Task objective. Restate, word for word, every line of the data.

■ ■ ■ ■

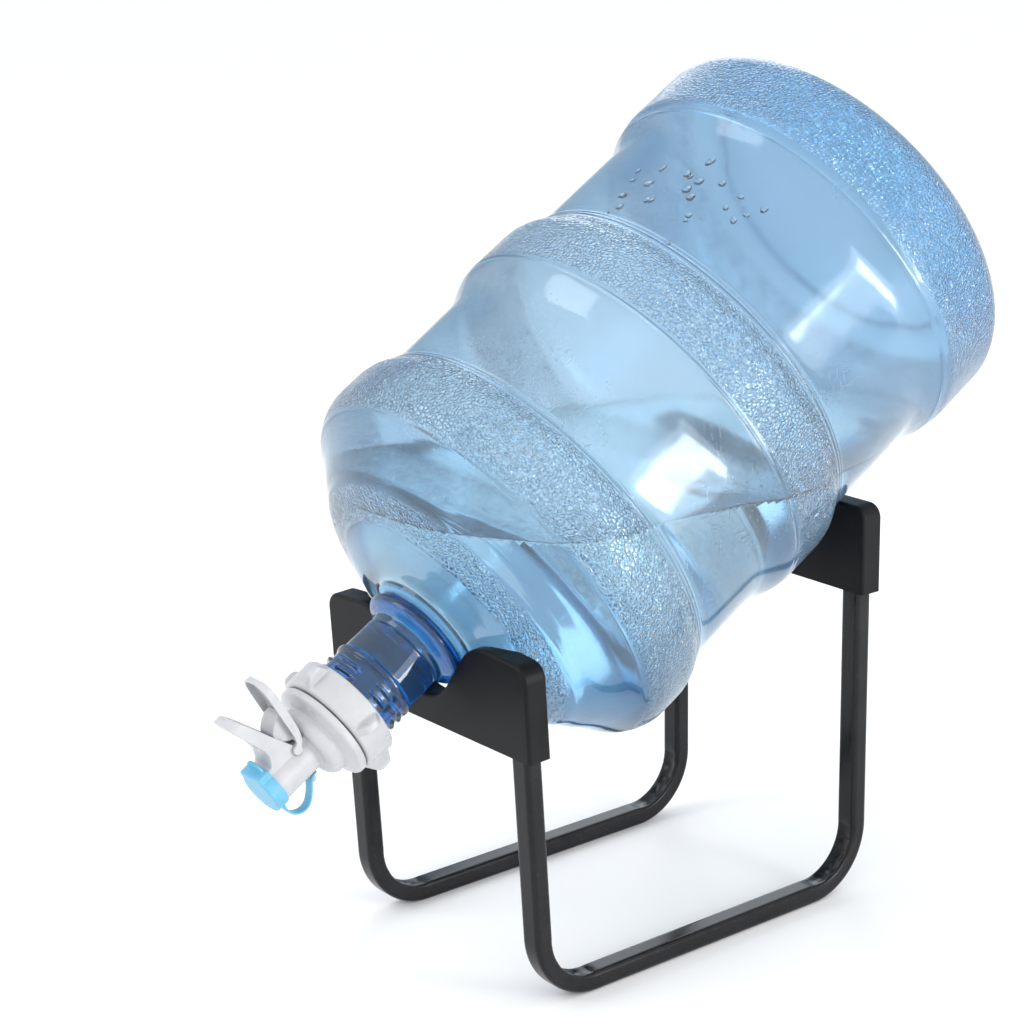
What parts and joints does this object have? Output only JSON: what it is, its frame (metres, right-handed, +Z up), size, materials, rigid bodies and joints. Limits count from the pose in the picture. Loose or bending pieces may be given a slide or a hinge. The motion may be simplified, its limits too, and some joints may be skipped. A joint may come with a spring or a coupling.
{
  "type": "water jug stand",
  "caption": "Ribbed blue water jug lying tilted on a bent-tube stand with moulded cradles, with a lever-operated dispensing valve screwed on its neck.",
  "frame": {"origin": "centre of the bounding box in plan, on the floor under the rails", "axes": "+Z up, -Y towards the spout, +X to the right of someone facing +Y"},
  "size_m": [0.27, 0.541, 0.5254],
  "materials": {
    "frame_paint": "gloss black powder coat",
    "cradle_black": "satin black moulded plastic",
    "jug_blue": "clear blue, with pebbled bands",
    "water": "clear water",
    "valve_white": "glossy white moulded plastic",
    "seal_rubber": "translucent soft rubber",
    "spring_steel": "drawn wire",
    "cap_blue": "soft sky-blue plastic"
  },
  "bodies": {
    "stand": {"side_frame_left": "frame_paint", "side_frame_right": "frame_paint", "front_cradle": "cradle_black", "rear_cradle": "cradle_black"},
    "jug": {"jug_shell": "jug_blue", "water": "water"},
    "valve": {"valve_body": "valve_white", "inlet_plate": "valve_white", "neck_gasket": "seal_rubber", "spring_retainer": "valve_white", "return_spring": "spring_steel", "cap_strap": "cap_blue"},
    "nut": {"collar_nut": "valve_white"},
    "trigger": {"trigger_lever": "valve_white"},
    "plunger_rod": {"plunger": "valve_white", "plunger_seal": "seal_rubber"},
    "cap": {"dust_cap": "cap_blue"}
  },
  "joints": [
    {"name": "jug_lift", "type": "slide", "parent": "stand", "child": "jug", "axis": [0, 0, 1], "range_m": [0, 0.1]},
    {"name": "valve_off", "type": "slide", "parent": "jug", "child": "valve", "axis": [0, -0.8572, -0.515], "range_m": [0, 0.0075]},
    {"name": "nut_turn", "type": "hinge", "parent": "valve", "child": "nut", "pos_m": [0, -0.18742, 0.1799], "axis": [0, -0.8572, -0.515], "range_deg": [0, 450]},
    {"name": "trigger_squeeze", "type": "hinge", "parent": "valve", "child": "trigger", "pos_m": [0, -0.22626, 0.16881], "axis": [1, 0, 0], "range_deg": [0, 20], "stiffness_Nm_per_rad": 0.3, "springref_deg": -20.05},
    {"name": "plunger_travel", "type": "slide", "parent": "valve", "child": "plunger_rod", "axis": [0, 0.8572, 0.515], "range_m": [0, 0.0037], "deforming": ["return_spring"]},
    {"name": "cap_pull", "type": "slide", "parent": "valve", "child": "cap", "axis": [0, -0.8572, -0.515], "range_m": [0, 0.014], "deforming": ["cap_strap"]}
  ],
  "couplings": [
    {"joint": "nut_turn", "follows": "valve_off", "rad_per_m": 1047.2},
    {"joint": "plunger_travel", "follows": "trigger_squeeze", "m_per_rad": 0.010313}
  ]
}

■ ■ ■ ■

Written reply.
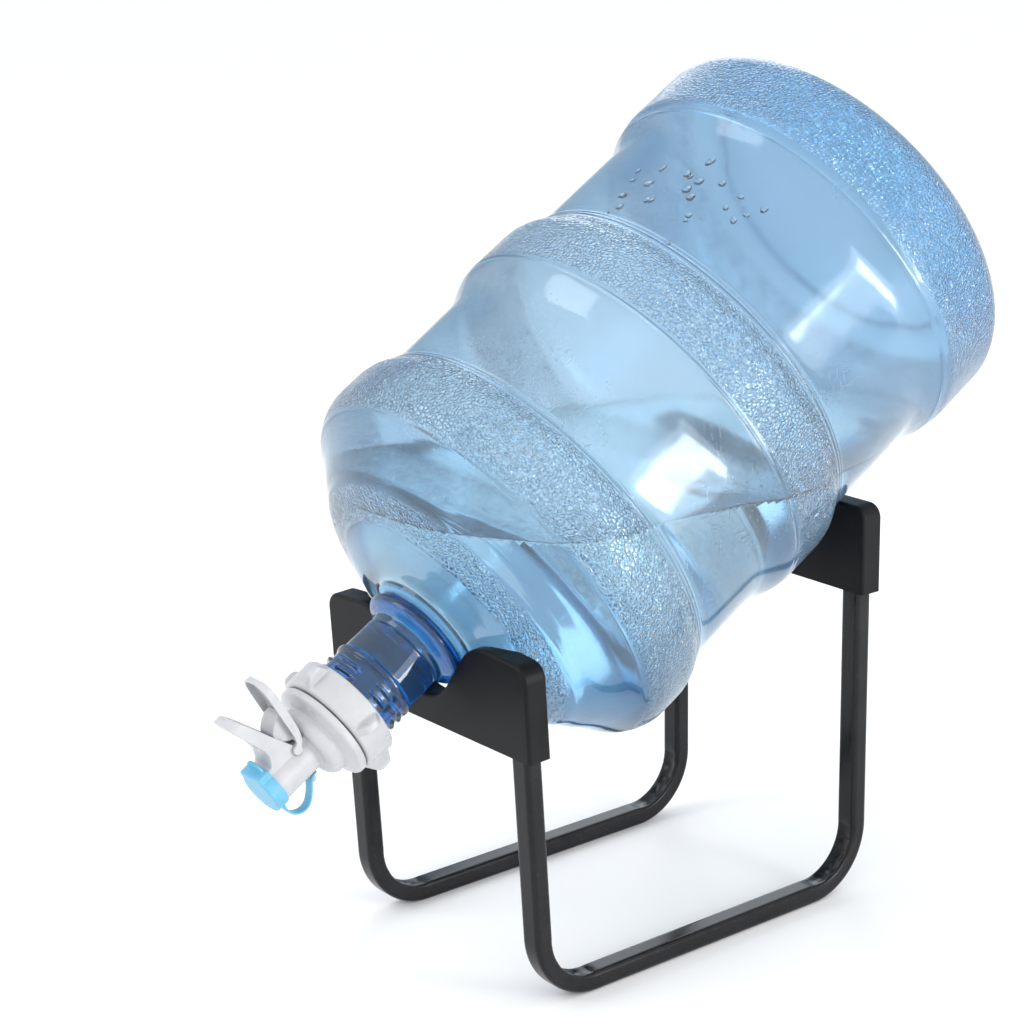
What parts and joints does this object have? Output only JSON: what it is, its frame (metres, right-handed, +Z up), size, materials, rigid bodies and joints. Limits count from the pose in the picture. Loose or bending pieces may be given a slide or a hinge. The motion may be simplified, its limits too, and some joints may be skipped. A joint may come with a spring or a coupling.
{
  "type": "water jug stand",
  "caption": "Ribbed blue water jug lying tilted on a bent-tube stand with moulded cradles, with a lever-operated dispensing valve screwed on its neck.",
  "frame": {"origin": "centre of the bounding box in plan, on the floor under the rails", "axes": "+Z up, -Y towards the spout, +X to the right of someone facing +Y"},
  "size_m": [0.27, 0.541, 0.5254],
  "materials": {
    "frame_paint": "gloss black powder coat",
    "cradle_black": "satin black moulded plastic",
    "jug_blue": "clear blue, with pebbled bands",
    "water": "clear water",
    "valve_white": "glossy white moulded plastic",
    "seal_rubber": "translucent soft rubber",
    "spring_steel": "drawn wire",
    "cap_blue": "soft sky-blue plastic"
  },
  "bodies": {
    "stand": {"side_frame_left": "frame_paint", "side_frame_right": "frame_paint", "front_cradle": "cradle_black", "rear_cradle": "cradle_black"},
    "jug": {"jug_shell": "jug_blue", "water": "water"},
    "valve": {"valve_body": "valve_white", "inlet_plate": "valve_white", "neck_gasket": "seal_rubber", "spring_retainer": "valve_white", "return_spring": "spring_steel", "cap_strap": "cap_blue"},
    "nut": {"collar_nut": "valve_white"},
    "trigger": {"trigger_lever": "valve_white"},
    "plunger_rod": {"plunger": "valve_white", "plunger_seal": "seal_rubber"},
    "cap": {"dust_cap": "cap_blue"}
  },
  "joints": [
    {"name": "jug_lift", "type": "slide", "parent": "stand", "child": "jug", "axis": [0, 0, 1], "range_m": [0, 0.1]},
    {"name": "valve_off", "type": "slide", "parent": "jug", "child": "valve", "axis": [0, -0.8572, -0.515], "range_m": [0, 0.0075]},
    {"name": "nut_turn", "type": "hinge", "parent": "valve", "child": "nut", "pos_m": [0, -0.18742, 0.1799], "axis": [0, -0.8572, -0.515], "range_deg": [0, 450]},
    {"name": "trigger_squeeze", "type": "hinge", "parent": "valve", "child": "trigger", "pos_m": [0, -0.22626, 0.16881], "axis": [1, 0, 0], "range_deg": [0, 20], "stiffness_Nm_per_rad": 0.3, "springref_deg": -20.05},
    {"name": "plunger_travel", "type": "slide", "parent": "valve", "child": "plunger_rod", "axis": [0, 0.8572, 0.515], "range_m": [0, 0.0037], "deforming": ["return_spring"]},
    {"name": "cap_pull", "type": "slide", "parent": "valve", "child": "cap", "axis": [0, -0.8572, -0.515], "range_m": [0, 0.014], "deforming": ["cap_strap"]}
  ],
  "couplings": [
    {"joint": "nut_turn", "follows": "valve_off", "rad_per_m": 1047.2},
    {"joint": "plunger_travel", "follows": "trigger_squeeze", "m_per_rad": 0.010313}
  ]
}